--- Dataset excerpts ---

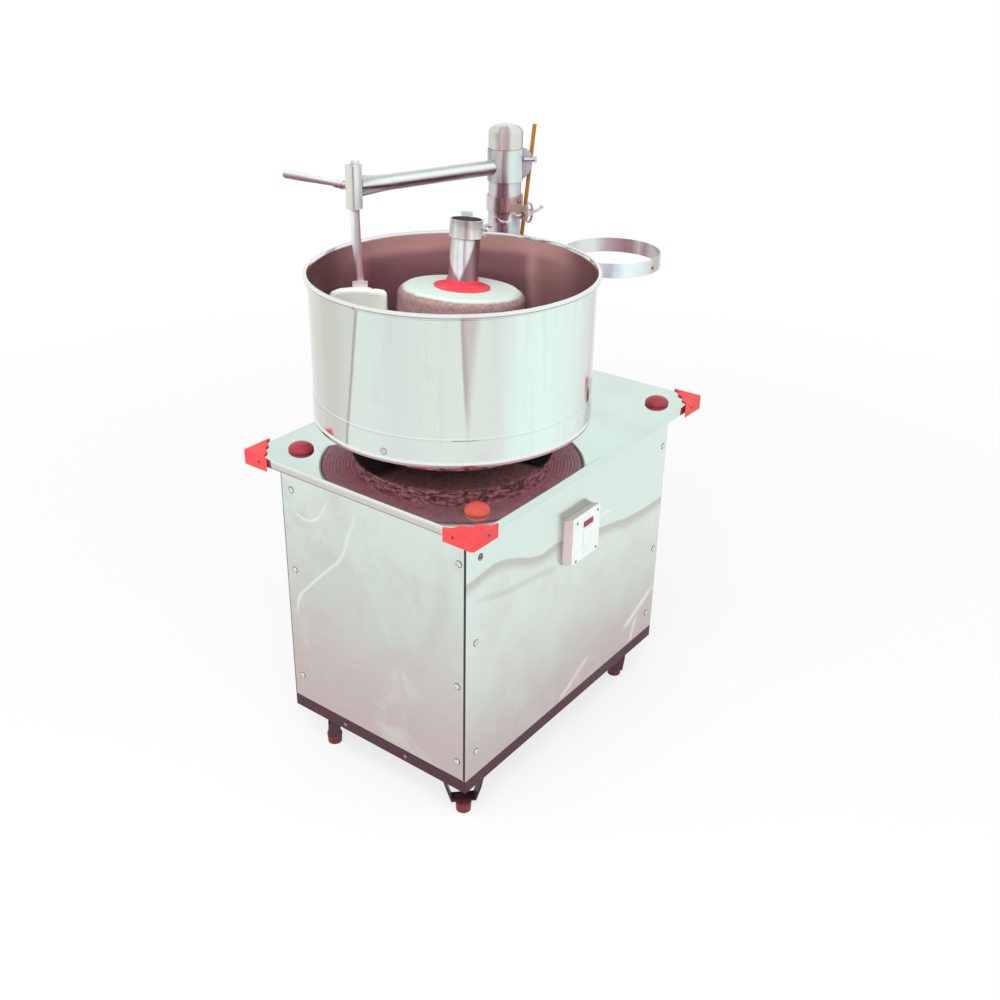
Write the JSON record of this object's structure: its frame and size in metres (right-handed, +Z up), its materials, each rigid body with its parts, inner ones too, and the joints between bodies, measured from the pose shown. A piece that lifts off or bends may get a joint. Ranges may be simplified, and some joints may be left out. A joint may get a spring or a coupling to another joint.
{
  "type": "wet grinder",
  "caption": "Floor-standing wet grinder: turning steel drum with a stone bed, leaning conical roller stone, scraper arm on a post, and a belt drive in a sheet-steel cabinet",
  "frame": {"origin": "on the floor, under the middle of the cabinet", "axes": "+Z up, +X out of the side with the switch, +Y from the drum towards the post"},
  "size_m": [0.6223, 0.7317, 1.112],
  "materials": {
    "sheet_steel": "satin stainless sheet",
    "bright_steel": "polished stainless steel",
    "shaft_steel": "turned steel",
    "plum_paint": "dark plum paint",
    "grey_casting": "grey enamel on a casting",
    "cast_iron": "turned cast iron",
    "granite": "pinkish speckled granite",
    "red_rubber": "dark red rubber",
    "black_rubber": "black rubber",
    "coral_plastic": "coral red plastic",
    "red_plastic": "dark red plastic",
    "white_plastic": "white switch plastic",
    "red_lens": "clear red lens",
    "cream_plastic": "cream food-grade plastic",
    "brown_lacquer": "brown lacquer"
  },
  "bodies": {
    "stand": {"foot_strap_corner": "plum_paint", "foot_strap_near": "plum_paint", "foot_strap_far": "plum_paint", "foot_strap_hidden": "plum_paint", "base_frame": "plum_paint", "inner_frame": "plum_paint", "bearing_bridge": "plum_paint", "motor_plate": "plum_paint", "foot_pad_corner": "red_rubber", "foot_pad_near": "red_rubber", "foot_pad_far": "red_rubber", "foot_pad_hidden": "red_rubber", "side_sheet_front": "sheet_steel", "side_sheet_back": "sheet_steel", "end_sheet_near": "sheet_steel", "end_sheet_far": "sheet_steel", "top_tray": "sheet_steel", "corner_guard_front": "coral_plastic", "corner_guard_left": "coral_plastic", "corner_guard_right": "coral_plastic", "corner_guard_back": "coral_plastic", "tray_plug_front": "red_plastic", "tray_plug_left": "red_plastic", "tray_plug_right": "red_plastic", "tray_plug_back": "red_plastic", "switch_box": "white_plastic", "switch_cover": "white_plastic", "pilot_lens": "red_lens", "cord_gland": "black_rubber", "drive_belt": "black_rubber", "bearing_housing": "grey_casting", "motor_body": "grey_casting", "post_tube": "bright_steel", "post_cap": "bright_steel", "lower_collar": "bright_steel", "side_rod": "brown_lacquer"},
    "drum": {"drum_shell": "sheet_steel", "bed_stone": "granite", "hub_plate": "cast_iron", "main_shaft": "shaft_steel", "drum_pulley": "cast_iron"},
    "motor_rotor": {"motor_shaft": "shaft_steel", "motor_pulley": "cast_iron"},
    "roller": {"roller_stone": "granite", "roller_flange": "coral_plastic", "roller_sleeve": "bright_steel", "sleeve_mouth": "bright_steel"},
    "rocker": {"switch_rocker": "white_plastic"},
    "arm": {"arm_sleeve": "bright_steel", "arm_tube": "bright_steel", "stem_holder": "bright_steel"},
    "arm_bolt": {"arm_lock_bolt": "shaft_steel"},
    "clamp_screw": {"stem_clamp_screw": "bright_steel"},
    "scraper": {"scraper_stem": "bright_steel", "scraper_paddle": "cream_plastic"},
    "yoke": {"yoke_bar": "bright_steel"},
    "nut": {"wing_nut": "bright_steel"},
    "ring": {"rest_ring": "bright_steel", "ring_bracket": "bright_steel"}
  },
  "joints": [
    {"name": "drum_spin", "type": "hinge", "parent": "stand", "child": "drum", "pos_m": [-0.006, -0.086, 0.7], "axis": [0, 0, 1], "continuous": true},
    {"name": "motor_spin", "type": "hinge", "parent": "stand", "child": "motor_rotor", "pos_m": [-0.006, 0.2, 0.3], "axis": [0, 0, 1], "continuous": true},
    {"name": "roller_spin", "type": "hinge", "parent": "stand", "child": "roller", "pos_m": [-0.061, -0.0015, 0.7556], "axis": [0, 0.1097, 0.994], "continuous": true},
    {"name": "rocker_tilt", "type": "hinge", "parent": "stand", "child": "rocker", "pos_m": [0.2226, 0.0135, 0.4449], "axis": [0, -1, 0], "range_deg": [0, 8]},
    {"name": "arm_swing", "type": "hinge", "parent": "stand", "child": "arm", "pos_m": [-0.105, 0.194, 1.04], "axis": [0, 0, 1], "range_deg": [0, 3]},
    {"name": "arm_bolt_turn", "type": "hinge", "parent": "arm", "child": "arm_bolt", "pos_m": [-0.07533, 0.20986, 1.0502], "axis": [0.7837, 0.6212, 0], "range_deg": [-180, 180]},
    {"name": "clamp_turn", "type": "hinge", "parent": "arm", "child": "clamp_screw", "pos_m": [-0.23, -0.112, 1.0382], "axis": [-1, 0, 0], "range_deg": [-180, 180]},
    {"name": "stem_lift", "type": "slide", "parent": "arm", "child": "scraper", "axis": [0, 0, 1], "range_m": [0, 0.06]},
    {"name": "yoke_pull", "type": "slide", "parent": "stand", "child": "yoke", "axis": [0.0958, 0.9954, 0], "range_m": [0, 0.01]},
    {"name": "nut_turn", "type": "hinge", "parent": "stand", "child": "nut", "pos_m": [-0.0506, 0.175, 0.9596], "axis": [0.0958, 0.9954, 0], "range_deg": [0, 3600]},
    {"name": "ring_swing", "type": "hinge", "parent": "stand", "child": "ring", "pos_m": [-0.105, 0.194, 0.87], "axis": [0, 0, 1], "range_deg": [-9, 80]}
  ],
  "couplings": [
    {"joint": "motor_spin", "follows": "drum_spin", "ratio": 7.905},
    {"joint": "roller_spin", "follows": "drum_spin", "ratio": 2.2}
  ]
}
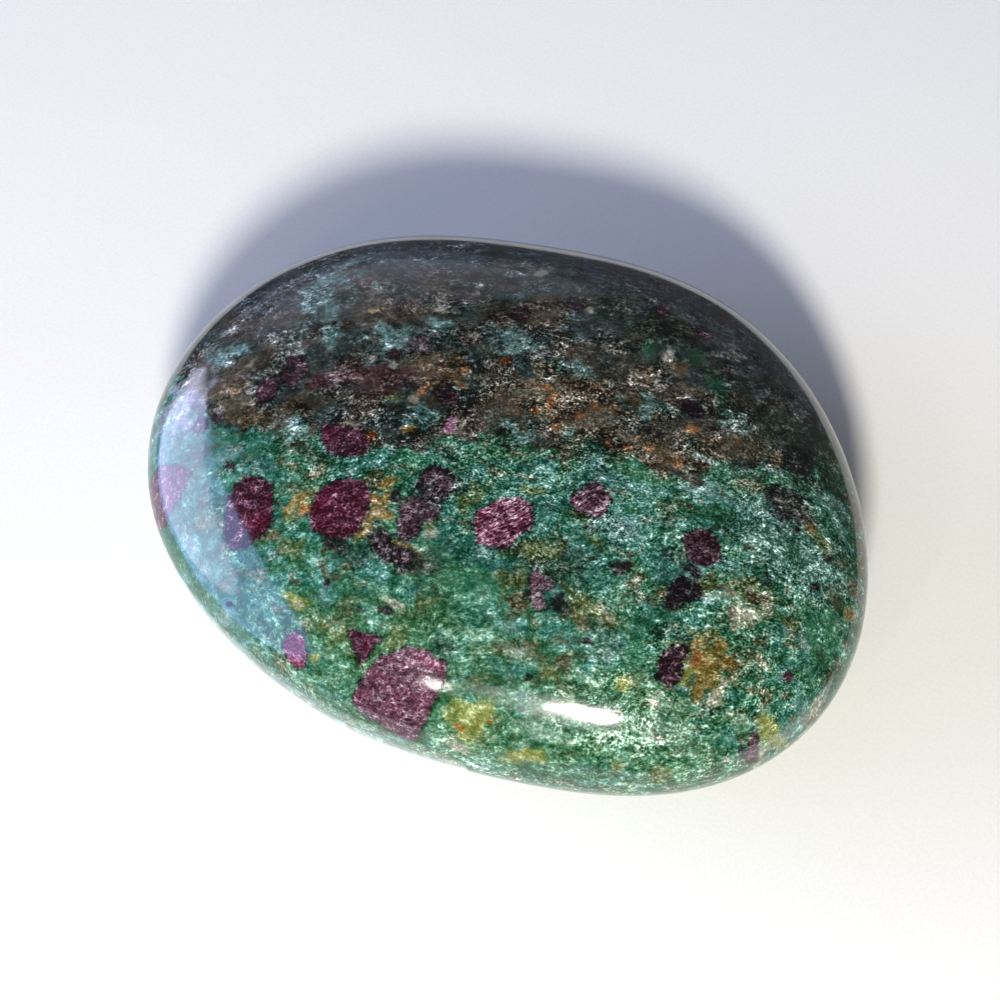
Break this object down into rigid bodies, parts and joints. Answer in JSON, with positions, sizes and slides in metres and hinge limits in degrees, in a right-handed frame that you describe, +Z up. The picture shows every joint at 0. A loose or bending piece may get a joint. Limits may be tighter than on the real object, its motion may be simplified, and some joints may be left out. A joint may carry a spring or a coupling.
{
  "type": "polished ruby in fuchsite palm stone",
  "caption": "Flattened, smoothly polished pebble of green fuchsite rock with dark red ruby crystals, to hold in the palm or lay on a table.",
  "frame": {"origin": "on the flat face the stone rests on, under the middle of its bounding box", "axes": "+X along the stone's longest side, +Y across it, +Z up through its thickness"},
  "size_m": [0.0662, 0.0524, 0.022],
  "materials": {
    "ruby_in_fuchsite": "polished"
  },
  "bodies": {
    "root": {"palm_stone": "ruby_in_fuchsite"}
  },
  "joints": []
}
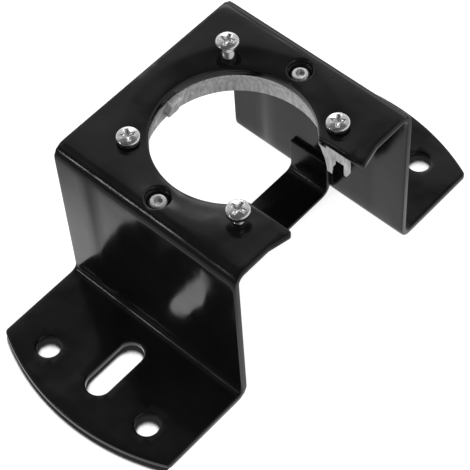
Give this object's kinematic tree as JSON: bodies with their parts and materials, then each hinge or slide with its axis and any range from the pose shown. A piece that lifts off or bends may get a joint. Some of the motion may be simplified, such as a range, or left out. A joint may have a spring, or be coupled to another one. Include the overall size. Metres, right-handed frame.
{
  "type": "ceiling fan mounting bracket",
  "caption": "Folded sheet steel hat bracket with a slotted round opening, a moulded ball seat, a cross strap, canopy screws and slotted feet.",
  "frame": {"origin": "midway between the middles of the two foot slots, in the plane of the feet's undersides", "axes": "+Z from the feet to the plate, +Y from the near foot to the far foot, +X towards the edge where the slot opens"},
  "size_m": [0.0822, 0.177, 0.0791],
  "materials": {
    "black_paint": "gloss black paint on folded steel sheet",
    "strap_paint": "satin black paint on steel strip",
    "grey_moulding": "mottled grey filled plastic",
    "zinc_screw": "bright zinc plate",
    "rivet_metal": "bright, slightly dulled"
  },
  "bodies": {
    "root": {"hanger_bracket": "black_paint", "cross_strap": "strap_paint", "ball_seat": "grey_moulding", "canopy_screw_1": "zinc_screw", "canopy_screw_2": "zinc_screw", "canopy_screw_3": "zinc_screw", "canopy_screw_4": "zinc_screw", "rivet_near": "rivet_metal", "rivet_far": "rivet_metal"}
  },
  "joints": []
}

---

● **Task prompt**:
Write the listing out again, exactly as it reads.

● **Output for this task**:
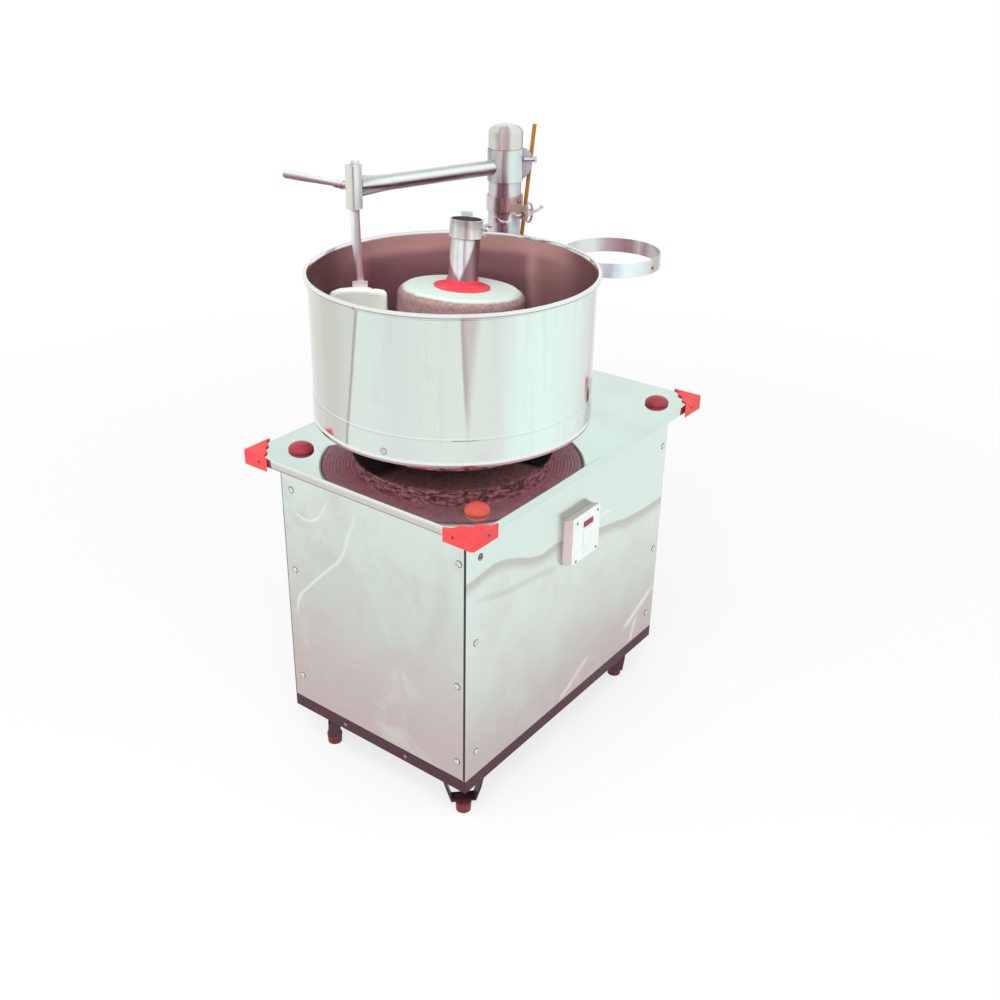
Write the JSON record of this object's structure: its frame and size in metres (right-handed, +Z up), its materials, each rigid body with its parts, inner ones too, and the joints between bodies, measured from the pose shown. A piece that lifts off or bends may get a joint. Ranges may be simplified, and some joints may be left out. A joint may get a spring or a coupling to another joint.
{
  "type": "wet grinder",
  "caption": "Floor-standing wet grinder: turning steel drum with a stone bed, leaning conical roller stone, scraper arm on a post, and a belt drive in a sheet-steel cabinet",
  "frame": {"origin": "on the floor, under the middle of the cabinet", "axes": "+Z up, +X out of the side with the switch, +Y from the drum towards the post"},
  "size_m": [0.6223, 0.7317, 1.112],
  "materials": {
    "sheet_steel": "satin stainless sheet",
    "bright_steel": "polished stainless steel",
    "shaft_steel": "turned steel",
    "plum_paint": "dark plum paint",
    "grey_casting": "grey enamel on a casting",
    "cast_iron": "turned cast iron",
    "granite": "pinkish speckled granite",
    "red_rubber": "dark red rubber",
    "black_rubber": "black rubber",
    "coral_plastic": "coral red plastic",
    "red_plastic": "dark red plastic",
    "white_plastic": "white switch plastic",
    "red_lens": "clear red lens",
    "cream_plastic": "cream food-grade plastic",
    "brown_lacquer": "brown lacquer"
  },
  "bodies": {
    "stand": {"foot_strap_corner": "plum_paint", "foot_strap_near": "plum_paint", "foot_strap_far": "plum_paint", "foot_strap_hidden": "plum_paint", "base_frame": "plum_paint", "inner_frame": "plum_paint", "bearing_bridge": "plum_paint", "motor_plate": "plum_paint", "foot_pad_corner": "red_rubber", "foot_pad_near": "red_rubber", "foot_pad_far": "red_rubber", "foot_pad_hidden": "red_rubber", "side_sheet_front": "sheet_steel", "side_sheet_back": "sheet_steel", "end_sheet_near": "sheet_steel", "end_sheet_far": "sheet_steel", "top_tray": "sheet_steel", "corner_guard_front": "coral_plastic", "corner_guard_left": "coral_plastic", "corner_guard_right": "coral_plastic", "corner_guard_back": "coral_plastic", "tray_plug_front": "red_plastic", "tray_plug_left": "red_plastic", "tray_plug_right": "red_plastic", "tray_plug_back": "red_plastic", "switch_box": "white_plastic", "switch_cover": "white_plastic", "pilot_lens": "red_lens", "cord_gland": "black_rubber", "drive_belt": "black_rubber", "bearing_housing": "grey_casting", "motor_body": "grey_casting", "post_tube": "bright_steel", "post_cap": "bright_steel", "lower_collar": "bright_steel", "side_rod": "brown_lacquer"},
    "drum": {"drum_shell": "sheet_steel", "bed_stone": "granite", "hub_plate": "cast_iron", "main_shaft": "shaft_steel", "drum_pulley": "cast_iron"},
    "motor_rotor": {"motor_shaft": "shaft_steel", "motor_pulley": "cast_iron"},
    "roller": {"roller_stone": "granite", "roller_flange": "coral_plastic", "roller_sleeve": "bright_steel", "sleeve_mouth": "bright_steel"},
    "rocker": {"switch_rocker": "white_plastic"},
    "arm": {"arm_sleeve": "bright_steel", "arm_tube": "bright_steel", "stem_holder": "bright_steel"},
    "arm_bolt": {"arm_lock_bolt": "shaft_steel"},
    "clamp_screw": {"stem_clamp_screw": "bright_steel"},
    "scraper": {"scraper_stem": "bright_steel", "scraper_paddle": "cream_plastic"},
    "yoke": {"yoke_bar": "bright_steel"},
    "nut": {"wing_nut": "bright_steel"},
    "ring": {"rest_ring": "bright_steel", "ring_bracket": "bright_steel"}
  },
  "joints": [
    {"name": "drum_spin", "type": "hinge", "parent": "stand", "child": "drum", "pos_m": [-0.006, -0.086, 0.7], "axis": [0, 0, 1], "continuous": true},
    {"name": "motor_spin", "type": "hinge", "parent": "stand", "child": "motor_rotor", "pos_m": [-0.006, 0.2, 0.3], "axis": [0, 0, 1], "continuous": true},
    {"name": "roller_spin", "type": "hinge", "parent": "stand", "child": "roller", "pos_m": [-0.061, -0.0015, 0.7556], "axis": [0, 0.1097, 0.994], "continuous": true},
    {"name": "rocker_tilt", "type": "hinge", "parent": "stand", "child": "rocker", "pos_m": [0.2226, 0.0135, 0.4449], "axis": [0, -1, 0], "range_deg": [0, 8]},
    {"name": "arm_swing", "type": "hinge", "parent": "stand", "child": "arm", "pos_m": [-0.105, 0.194, 1.04], "axis": [0, 0, 1], "range_deg": [0, 3]},
    {"name": "arm_bolt_turn", "type": "hinge", "parent": "arm", "child": "arm_bolt", "pos_m": [-0.07533, 0.20986, 1.0502], "axis": [0.7837, 0.6212, 0], "range_deg": [-180, 180]},
    {"name": "clamp_turn", "type": "hinge", "parent": "arm", "child": "clamp_screw", "pos_m": [-0.23, -0.112, 1.0382], "axis": [-1, 0, 0], "range_deg": [-180, 180]},
    {"name": "stem_lift", "type": "slide", "parent": "arm", "child": "scraper", "axis": [0, 0, 1], "range_m": [0, 0.06]},
    {"name": "yoke_pull", "type": "slide", "parent": "stand", "child": "yoke", "axis": [0.0958, 0.9954, 0], "range_m": [0, 0.01]},
    {"name": "nut_turn", "type": "hinge", "parent": "stand", "child": "nut", "pos_m": [-0.0506, 0.175, 0.9596], "axis": [0.0958, 0.9954, 0], "range_deg": [0, 3600]},
    {"name": "ring_swing", "type": "hinge", "parent": "stand", "child": "ring", "pos_m": [-0.105, 0.194, 0.87], "axis": [0, 0, 1], "range_deg": [-9, 80]}
  ],
  "couplings": [
    {"joint": "motor_spin", "follows": "drum_spin", "ratio": 7.905},
    {"joint": "roller_spin", "follows": "drum_spin", "ratio": 2.2}
  ]
}
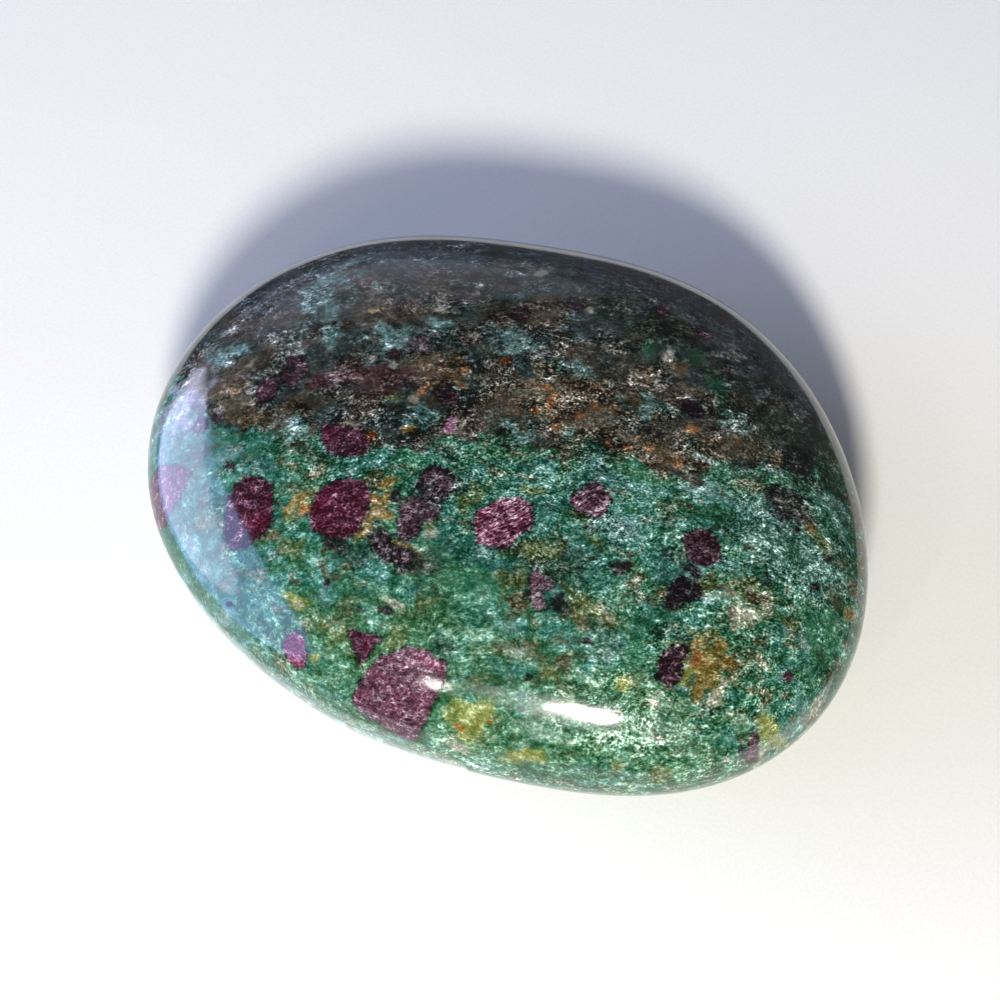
Break this object down into rigid bodies, parts and joints. Answer in JSON, with positions, sizes and slides in metres and hinge limits in degrees, in a right-handed frame that you describe, +Z up. The picture shows every joint at 0. A loose or bending piece may get a joint. Limits may be tighter than on the real object, its motion may be simplified, and some joints may be left out. A joint may carry a spring or a coupling.
{
  "type": "polished ruby in fuchsite palm stone",
  "caption": "Flattened, smoothly polished pebble of green fuchsite rock with dark red ruby crystals, to hold in the palm or lay on a table.",
  "frame": {"origin": "on the flat face the stone rests on, under the middle of its bounding box", "axes": "+X along the stone's longest side, +Y across it, +Z up through its thickness"},
  "size_m": [0.0662, 0.0524, 0.022],
  "materials": {
    "ruby_in_fuchsite": "polished"
  },
  "bodies": {
    "root": {"palm_stone": "ruby_in_fuchsite"}
  },
  "joints": []
}
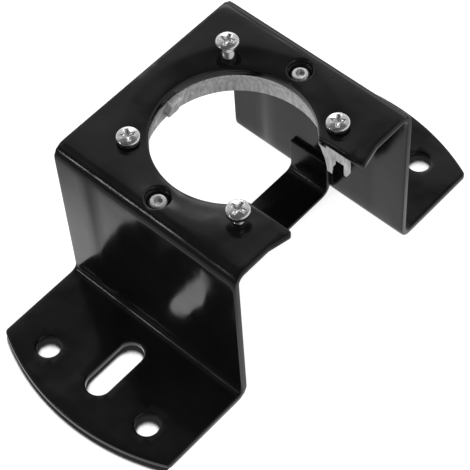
Give this object's kinematic tree as JSON: bodies with their parts and materials, then each hinge or slide with its axis and any range from the pose shown. A piece that lifts off or bends may get a joint. Some of the motion may be simplified, such as a range, or left out. A joint may have a spring, or be coupled to another one. Include the overall size. Metres, right-handed frame.
{
  "type": "ceiling fan mounting bracket",
  "caption": "Folded sheet steel hat bracket with a slotted round opening, a moulded ball seat, a cross strap, canopy screws and slotted feet.",
  "frame": {"origin": "midway between the middles of the two foot slots, in the plane of the feet's undersides", "axes": "+Z from the feet to the plate, +Y from the near foot to the far foot, +X towards the edge where the slot opens"},
  "size_m": [0.0822, 0.177, 0.0791],
  "materials": {
    "black_paint": "gloss black paint on folded steel sheet",
    "strap_paint": "satin black paint on steel strip",
    "grey_moulding": "mottled grey filled plastic",
    "zinc_screw": "bright zinc plate",
    "rivet_metal": "bright, slightly dulled"
  },
  "bodies": {
    "root": {"hanger_bracket": "black_paint", "cross_strap": "strap_paint", "ball_seat": "grey_moulding", "canopy_screw_1": "zinc_screw", "canopy_screw_2": "zinc_screw", "canopy_screw_3": "zinc_screw", "canopy_screw_4": "zinc_screw", "rivet_near": "rivet_metal", "rivet_far": "rivet_metal"}
  },
  "joints": []
}